For editing, the right pick depends on how content starts. CapCut suits social-native footage where speed, templates, and trend-aware edits matter. Descript earns its place when the raw material is a webinar, interview, tutorial, or podcast and the fastest path to usable clips starts with transcript-based editing. VEED and Kapwing sit in the middle. Both are practical browser options for captioning, repurposing, and team collaboration, especially when advanced timeline control is less important than quick turnaround.
AI video tools also split into distinct jobs. Runway is the stronger choice for concepting, visual experimentation, and shots that need a less templated feel. InVideo is more useful for getting to a first draft fast, especially for ads, promos, and social variants where speed beats polish in the early round. Synthesia remains a specialist tool. It makes the most sense for training, onboarding, internal comms, and product education where consistency matters more than filmed personality.

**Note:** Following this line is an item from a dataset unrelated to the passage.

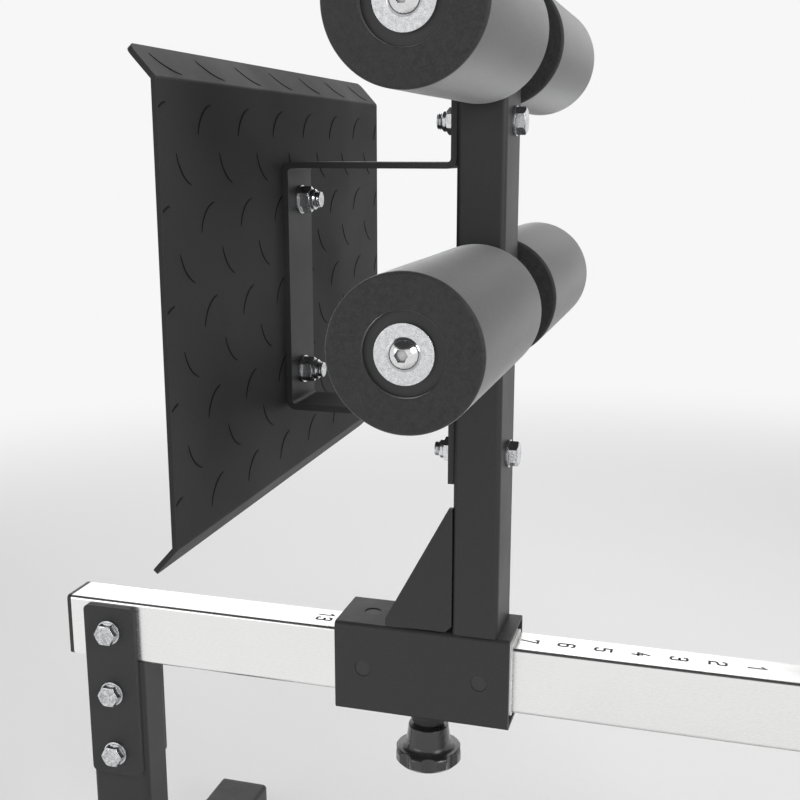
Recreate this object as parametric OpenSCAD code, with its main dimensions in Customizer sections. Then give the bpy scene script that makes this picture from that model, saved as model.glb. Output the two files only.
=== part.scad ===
// Glute ham developer: a welded and bolted tube frame with a stainless slide beam,
// an adjustable foot carriage with four foam rollers, and a split hip pad.
// Millimetres. +X runs from the foot end to the hip pads, +Z is up, the floor is z = 0.

/* [Layout] */
// Height of the slide beam's top face above the floor
beam_top = 510; // [480:5:560]
// Distance between the centres of the rear and front cross feet
foot_spacing = 1500; // [1420:10:1600]
// How far the beam and its end cap reach behind the rear leg's centre
beam_overhang = 60; // [58:1:90]
// Distance from the rear leg's centre to the front upright's centre
upright_reach = 1049; // [1020:1:1150]
// Distance from the beam cap's outer face to the carriage's centre, as set
carriage_set = 450; // [440:1:460]

/* [Tubes] */
// Wide side of the frame tubes
tube_a = 76.2; // [70:0.1:82]
// Narrow side of the frame tubes
tube_b = 50.8; // [45:0.1:56]
// Wall of the frame tubes
tube_wall = 3.2; // [2.5:0.1:5]
// Outside corner radius of the frame tubes
tube_corner = 6; // [4:0.5:8]
// Wall of the stainless slide beam
beam_wall = 3; // [2:0.1:4]
// Outside corner radius of the slide beam
beam_corner = 4.5; // [3.5:0.5:7]
// Smallest corner radius inside a tube or a cap
inner_corner = 1.2; // [0.8:0.1:1.5]

/* [Base] */
// Length of the rear cross foot
rear_foot_l = 660; // [560:10:760]
// Length of the front cross foot
front_foot_l = 900; // [800:10:1000]
// Diameter of each rubber foot
rubber_d = 62; // [50:1:70]
// Thickness of each rubber foot
rubber_t = 8; // [5:0.5:12]
// Radius of the screw recess under each rubber foot
recess_r = 7; // [5:0.5:12]
// Depth of the screw recess under each rubber foot
recess_depth = 4; // [2:0.5:4]
// Bevel round the lower edge of each rubber foot
rubber_bevel = 2; // [1:0.5:4]
// Distance from a cross foot's end to the centre of its rubber foot
rubber_inset = 48; // [40:1:80]
// Thickness of the lip on every plastic tube cap
cap_lip = 5; // [2:0.5:6]
// How far a plastic tube cap reaches into its tube
cap_plug = 16; // [10:1:25]
// Wall of a cap's hollow plug
cap_wall = 2.4; // [1.5:0.1:4]
// Play between a cap's plug and the tube around it
cap_play = 0.3; // [0.1:0.1:0.6]
// Side of the front brace's square tube
brace_side = 50.8; // [40:0.1:56]
// Height above the floor at which the brace's axis meets the upright
brace_up = 345; // [300:5:380]
// Distance from the upright's centre to where the brace's axis meets the rail
brace_out = 330; // [300:5:380]

/* [Bolted joints] */
// Thickness of the side joint plates
joint_plate_t = 8; // [6:0.5:10]
// Width of the rear joint plates
joint_plate_w = 66.6; // [56:0.1:72]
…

A practical 2026 stack could look like this:
- ShortGenius for end-to-end short-form production and scheduling
- Canva for static graphics, decks, and lightweight brand assets
- Descript for repurposing long-form spoken content
- Runway for creative concept visuals and experimental scenes
That stack is not universal.
A solo creator might get more value from CapCut plus Canva. A B2B marketing team with webinars and product education in the mix may get more from Descript, Synthesia, and a design layer. Agencies usually need clearer separation between concepting, editing, and client review, which makes a mixed stack more practical than forcing everything into one platform.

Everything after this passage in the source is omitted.